- **The problem**
Copy, character for character, the lines running from the one with "for name, shape" to the one with "for node in", ends included. Leave out every other line.

- **Extracted records**
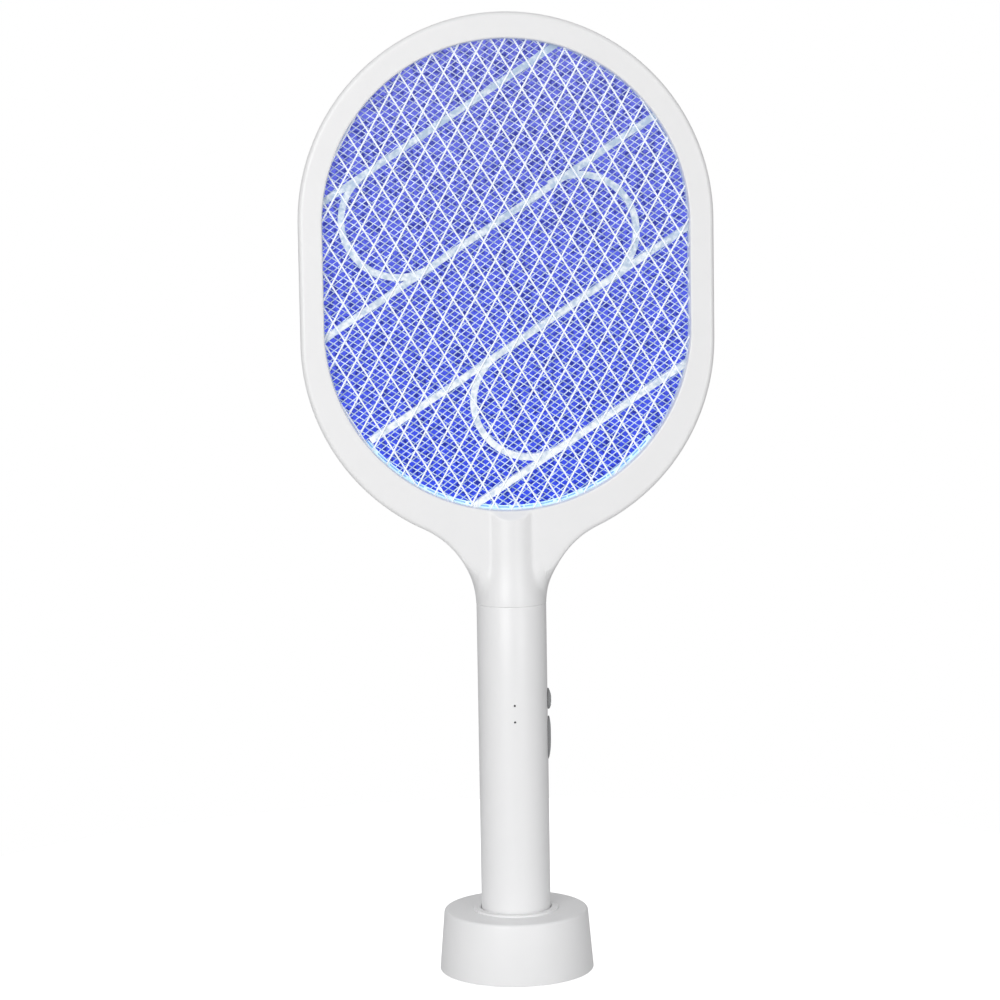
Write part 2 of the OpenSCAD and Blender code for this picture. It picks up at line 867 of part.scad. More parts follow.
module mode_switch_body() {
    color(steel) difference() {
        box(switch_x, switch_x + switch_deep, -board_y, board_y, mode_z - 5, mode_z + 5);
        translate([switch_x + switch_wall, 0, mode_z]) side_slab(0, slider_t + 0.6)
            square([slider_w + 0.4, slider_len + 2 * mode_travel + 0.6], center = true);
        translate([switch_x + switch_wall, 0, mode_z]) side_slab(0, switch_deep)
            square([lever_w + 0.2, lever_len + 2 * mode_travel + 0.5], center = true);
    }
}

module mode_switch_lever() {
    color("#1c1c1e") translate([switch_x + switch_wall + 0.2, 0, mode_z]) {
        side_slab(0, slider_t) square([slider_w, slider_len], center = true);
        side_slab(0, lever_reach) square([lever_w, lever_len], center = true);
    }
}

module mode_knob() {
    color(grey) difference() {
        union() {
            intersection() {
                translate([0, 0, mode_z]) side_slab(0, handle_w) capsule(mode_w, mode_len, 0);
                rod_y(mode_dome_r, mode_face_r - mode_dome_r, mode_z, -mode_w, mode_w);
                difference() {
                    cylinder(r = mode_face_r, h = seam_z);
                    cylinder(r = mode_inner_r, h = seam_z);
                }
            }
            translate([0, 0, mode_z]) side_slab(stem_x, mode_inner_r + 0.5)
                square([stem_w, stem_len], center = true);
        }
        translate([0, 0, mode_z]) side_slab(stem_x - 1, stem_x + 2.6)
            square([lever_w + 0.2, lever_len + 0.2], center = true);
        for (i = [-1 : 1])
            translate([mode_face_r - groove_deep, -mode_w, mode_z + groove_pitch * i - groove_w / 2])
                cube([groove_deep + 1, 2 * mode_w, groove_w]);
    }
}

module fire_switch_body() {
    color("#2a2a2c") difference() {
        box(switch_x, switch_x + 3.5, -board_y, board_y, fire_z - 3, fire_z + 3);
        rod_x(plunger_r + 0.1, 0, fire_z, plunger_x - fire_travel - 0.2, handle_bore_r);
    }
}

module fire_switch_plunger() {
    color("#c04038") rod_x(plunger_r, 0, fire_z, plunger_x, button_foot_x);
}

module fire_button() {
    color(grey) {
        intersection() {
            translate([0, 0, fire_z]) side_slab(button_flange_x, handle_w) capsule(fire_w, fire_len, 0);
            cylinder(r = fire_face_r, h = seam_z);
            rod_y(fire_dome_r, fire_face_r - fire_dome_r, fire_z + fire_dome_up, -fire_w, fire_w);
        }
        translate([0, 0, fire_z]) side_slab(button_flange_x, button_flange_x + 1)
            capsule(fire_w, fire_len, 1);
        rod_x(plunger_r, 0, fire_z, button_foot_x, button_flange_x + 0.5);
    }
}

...

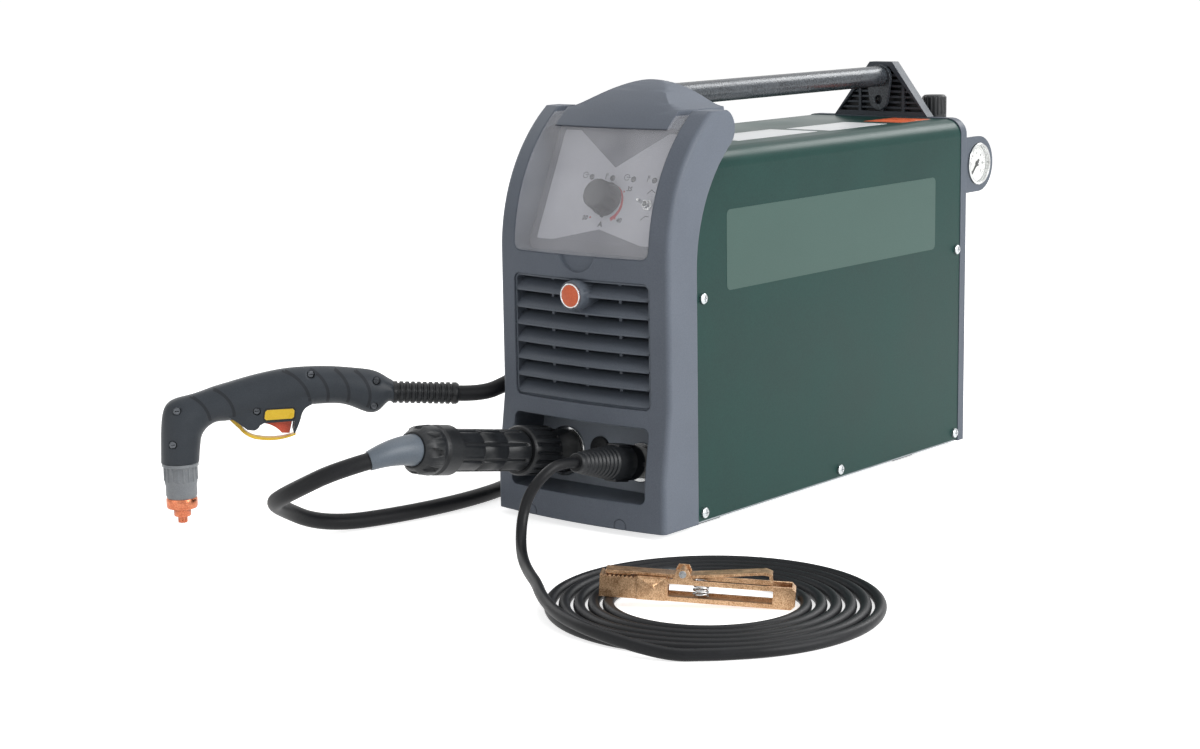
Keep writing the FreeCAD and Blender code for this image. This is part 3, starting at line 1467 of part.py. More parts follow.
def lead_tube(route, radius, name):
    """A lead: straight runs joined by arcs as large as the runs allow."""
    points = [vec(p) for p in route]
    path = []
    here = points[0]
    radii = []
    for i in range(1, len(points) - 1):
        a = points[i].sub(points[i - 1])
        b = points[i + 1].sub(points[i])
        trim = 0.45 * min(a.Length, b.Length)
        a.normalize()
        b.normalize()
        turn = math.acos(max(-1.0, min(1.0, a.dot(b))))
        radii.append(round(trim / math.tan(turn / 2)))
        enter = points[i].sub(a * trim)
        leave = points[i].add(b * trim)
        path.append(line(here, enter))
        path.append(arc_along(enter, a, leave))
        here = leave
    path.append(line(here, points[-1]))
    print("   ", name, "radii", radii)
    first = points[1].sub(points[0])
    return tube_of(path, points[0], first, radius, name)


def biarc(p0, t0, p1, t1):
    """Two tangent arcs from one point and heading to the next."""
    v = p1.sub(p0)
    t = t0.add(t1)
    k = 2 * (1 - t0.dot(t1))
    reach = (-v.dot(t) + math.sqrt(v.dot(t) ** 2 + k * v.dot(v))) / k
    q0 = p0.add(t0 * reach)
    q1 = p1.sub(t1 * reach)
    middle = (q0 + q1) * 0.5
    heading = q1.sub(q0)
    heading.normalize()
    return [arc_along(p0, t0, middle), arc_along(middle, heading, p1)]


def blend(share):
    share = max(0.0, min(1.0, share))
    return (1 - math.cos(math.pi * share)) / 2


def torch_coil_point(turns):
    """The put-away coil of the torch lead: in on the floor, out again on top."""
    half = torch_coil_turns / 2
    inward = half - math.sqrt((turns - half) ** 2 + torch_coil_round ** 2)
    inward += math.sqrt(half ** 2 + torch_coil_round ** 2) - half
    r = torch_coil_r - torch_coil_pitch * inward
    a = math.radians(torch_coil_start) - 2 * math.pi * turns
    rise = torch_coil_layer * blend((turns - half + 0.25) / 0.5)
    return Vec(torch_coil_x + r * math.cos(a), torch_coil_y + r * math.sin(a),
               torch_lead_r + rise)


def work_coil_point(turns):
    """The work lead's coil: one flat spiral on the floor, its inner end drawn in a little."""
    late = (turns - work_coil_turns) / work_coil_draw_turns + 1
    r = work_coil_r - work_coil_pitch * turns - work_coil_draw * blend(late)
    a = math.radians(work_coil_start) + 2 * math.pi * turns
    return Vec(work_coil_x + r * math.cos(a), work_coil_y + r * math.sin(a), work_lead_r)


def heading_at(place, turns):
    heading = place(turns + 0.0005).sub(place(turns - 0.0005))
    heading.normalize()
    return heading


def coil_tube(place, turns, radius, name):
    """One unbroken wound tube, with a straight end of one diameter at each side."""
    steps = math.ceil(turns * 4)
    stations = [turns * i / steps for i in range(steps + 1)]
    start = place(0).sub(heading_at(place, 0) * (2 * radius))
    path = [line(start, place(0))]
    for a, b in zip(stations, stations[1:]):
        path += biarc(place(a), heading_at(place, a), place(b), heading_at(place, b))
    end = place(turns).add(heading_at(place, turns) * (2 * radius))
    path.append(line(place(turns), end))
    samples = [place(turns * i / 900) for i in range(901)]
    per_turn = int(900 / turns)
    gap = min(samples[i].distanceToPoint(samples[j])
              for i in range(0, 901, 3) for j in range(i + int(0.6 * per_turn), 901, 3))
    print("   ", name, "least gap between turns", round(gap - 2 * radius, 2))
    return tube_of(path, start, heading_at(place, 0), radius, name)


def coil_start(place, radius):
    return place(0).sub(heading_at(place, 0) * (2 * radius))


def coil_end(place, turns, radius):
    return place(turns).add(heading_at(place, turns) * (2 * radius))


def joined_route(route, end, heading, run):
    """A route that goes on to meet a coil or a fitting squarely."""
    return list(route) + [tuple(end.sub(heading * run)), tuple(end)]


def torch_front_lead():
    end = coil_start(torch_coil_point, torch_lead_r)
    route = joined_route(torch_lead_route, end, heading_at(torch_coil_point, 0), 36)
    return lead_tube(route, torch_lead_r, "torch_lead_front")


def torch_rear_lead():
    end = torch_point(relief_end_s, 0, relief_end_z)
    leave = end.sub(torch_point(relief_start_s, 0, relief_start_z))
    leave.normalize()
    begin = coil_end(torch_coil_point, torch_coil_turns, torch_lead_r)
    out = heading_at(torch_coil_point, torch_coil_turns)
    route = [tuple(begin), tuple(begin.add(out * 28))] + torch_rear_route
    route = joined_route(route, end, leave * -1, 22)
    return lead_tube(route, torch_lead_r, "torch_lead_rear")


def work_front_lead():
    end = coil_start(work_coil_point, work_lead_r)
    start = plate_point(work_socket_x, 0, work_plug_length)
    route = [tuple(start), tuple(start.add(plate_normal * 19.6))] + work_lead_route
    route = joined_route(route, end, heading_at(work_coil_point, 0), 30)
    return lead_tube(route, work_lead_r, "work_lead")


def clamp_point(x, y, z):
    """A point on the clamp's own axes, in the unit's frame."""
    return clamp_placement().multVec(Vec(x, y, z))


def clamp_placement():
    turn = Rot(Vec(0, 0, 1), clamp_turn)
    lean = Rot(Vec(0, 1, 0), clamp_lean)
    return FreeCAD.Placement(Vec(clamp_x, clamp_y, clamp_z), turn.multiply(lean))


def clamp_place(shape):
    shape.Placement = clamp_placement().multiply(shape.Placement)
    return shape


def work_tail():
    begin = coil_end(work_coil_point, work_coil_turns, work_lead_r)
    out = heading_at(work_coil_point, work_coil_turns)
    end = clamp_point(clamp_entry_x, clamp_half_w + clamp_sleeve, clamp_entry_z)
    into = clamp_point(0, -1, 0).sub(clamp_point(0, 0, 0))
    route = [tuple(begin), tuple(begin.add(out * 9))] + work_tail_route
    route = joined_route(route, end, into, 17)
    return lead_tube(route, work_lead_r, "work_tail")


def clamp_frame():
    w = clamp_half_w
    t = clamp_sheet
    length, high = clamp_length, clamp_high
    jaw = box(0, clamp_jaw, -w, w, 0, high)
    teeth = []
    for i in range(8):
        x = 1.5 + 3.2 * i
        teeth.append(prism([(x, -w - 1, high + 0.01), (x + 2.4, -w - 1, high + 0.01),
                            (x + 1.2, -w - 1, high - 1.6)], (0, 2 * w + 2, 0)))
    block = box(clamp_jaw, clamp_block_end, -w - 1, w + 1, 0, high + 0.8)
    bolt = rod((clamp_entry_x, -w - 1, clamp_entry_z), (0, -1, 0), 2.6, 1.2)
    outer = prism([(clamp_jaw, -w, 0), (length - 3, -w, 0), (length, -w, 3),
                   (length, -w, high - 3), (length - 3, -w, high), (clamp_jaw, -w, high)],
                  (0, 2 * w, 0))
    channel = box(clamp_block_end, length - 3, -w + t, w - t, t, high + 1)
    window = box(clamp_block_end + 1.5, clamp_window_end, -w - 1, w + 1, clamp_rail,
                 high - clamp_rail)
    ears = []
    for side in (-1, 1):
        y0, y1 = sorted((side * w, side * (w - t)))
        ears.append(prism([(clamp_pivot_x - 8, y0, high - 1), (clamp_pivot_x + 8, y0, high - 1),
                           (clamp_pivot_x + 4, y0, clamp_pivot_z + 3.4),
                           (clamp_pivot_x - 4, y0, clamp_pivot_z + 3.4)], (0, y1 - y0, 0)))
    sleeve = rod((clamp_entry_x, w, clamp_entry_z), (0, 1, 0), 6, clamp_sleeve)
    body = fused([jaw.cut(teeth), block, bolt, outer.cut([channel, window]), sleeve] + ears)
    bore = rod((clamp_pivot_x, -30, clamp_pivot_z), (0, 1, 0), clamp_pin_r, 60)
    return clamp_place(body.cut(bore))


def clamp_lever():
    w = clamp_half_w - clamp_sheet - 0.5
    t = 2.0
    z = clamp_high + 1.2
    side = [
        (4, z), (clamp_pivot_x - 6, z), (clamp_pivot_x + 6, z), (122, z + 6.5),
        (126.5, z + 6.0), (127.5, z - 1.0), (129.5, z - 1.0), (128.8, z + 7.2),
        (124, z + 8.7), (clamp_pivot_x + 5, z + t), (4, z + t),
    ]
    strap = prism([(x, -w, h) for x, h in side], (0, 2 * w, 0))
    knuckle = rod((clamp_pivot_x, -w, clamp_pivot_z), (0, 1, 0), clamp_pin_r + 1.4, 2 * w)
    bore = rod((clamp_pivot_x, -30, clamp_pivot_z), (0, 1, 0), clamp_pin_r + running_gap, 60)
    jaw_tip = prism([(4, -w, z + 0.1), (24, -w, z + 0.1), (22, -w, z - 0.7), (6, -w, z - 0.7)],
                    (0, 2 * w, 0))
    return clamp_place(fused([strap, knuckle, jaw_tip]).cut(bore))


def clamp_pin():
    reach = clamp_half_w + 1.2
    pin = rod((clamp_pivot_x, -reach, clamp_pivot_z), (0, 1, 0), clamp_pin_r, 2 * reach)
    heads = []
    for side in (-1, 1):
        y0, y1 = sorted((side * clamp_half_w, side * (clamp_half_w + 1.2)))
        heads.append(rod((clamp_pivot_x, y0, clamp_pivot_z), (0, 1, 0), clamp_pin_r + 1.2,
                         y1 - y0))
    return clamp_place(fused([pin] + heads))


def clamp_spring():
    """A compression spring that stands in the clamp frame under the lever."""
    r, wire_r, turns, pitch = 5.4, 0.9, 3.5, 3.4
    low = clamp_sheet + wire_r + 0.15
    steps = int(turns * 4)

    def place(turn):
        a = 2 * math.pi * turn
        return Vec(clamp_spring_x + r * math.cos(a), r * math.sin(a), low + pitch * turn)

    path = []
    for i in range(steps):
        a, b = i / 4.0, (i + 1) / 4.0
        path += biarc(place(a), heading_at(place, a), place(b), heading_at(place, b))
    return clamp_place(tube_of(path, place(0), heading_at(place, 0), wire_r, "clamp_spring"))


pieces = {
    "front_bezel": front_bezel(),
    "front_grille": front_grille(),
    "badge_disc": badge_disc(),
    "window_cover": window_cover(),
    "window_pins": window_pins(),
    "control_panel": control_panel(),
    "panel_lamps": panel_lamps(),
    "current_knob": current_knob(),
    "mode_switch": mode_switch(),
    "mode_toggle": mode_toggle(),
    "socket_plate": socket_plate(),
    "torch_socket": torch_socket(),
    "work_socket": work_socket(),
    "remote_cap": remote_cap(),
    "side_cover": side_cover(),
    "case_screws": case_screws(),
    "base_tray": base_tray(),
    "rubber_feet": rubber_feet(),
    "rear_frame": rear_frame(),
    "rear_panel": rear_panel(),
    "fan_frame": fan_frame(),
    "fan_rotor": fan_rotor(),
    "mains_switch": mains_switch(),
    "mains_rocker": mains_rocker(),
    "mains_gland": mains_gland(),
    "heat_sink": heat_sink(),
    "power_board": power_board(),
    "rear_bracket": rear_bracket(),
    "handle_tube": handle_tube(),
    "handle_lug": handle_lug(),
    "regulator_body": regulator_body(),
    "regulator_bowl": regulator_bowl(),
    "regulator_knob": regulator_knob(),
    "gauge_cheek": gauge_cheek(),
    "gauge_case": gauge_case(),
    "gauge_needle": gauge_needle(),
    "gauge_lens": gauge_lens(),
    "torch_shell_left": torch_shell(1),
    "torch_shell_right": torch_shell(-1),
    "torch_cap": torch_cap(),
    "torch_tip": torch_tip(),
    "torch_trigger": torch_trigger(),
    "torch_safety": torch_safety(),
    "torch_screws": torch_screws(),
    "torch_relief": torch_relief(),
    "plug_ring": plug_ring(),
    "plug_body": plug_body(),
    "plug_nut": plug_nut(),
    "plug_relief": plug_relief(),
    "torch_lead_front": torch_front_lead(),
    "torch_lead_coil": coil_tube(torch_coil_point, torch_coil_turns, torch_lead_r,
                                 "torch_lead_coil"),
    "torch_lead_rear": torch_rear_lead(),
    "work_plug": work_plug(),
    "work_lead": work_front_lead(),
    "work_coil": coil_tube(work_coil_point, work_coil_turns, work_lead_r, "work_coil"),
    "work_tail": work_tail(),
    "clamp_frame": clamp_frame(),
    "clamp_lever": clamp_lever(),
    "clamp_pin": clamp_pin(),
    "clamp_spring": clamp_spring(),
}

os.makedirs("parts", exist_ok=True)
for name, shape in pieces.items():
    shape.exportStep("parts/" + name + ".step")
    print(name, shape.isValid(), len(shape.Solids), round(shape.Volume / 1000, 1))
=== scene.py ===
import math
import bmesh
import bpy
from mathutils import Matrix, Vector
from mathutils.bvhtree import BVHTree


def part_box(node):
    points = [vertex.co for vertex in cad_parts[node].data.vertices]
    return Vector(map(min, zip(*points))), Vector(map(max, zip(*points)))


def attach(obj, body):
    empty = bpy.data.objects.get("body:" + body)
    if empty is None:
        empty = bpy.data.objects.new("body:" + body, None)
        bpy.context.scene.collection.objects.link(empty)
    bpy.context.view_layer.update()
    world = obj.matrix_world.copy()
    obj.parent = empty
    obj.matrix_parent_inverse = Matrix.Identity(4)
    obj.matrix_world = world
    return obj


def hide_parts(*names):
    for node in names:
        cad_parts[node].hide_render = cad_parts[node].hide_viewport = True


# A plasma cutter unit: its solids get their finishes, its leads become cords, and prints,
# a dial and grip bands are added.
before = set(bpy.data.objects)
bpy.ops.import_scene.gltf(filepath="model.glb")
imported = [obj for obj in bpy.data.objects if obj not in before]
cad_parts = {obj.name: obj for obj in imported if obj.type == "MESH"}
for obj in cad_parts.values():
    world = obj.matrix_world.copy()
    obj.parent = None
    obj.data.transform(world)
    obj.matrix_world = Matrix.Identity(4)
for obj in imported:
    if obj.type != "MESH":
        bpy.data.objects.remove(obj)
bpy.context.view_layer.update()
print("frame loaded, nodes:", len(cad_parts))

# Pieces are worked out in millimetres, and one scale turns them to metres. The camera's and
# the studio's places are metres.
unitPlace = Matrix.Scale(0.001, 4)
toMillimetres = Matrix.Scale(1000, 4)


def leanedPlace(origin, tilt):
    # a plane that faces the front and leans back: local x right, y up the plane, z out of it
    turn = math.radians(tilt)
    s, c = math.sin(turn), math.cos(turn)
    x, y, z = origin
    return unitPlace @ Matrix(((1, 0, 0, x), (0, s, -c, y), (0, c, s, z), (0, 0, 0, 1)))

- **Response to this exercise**
for name, shape in pieces.items():
    shape.exportStep("parts/" + name + ".step")
    print(name, shape.isValid(), len(shape.Solids), round(shape.Volume / 1000, 1))
=== scene.py ===
import math
import bmesh
import bpy
from mathutils import Matrix, Vector
from mathutils.bvhtree import BVHTree


def part_box(node):
    points = [vertex.co for vertex in cad_parts[node].data.vertices]
    return Vector(map(min, zip(*points))), Vector(map(max, zip(*points)))


def attach(obj, body):
    empty = bpy.data.objects.get("body:" + body)
    if empty is None:
        empty = bpy.data.objects.new("body:" + body, None)
        bpy.context.scene.collection.objects.link(empty)
    bpy.context.view_layer.update()
    world = obj.matrix_world.copy()
    obj.parent = empty
    obj.matrix_parent_inverse = Matrix.Identity(4)
    obj.matrix_world = world
    return obj


def hide_parts(*names):
    for node in names:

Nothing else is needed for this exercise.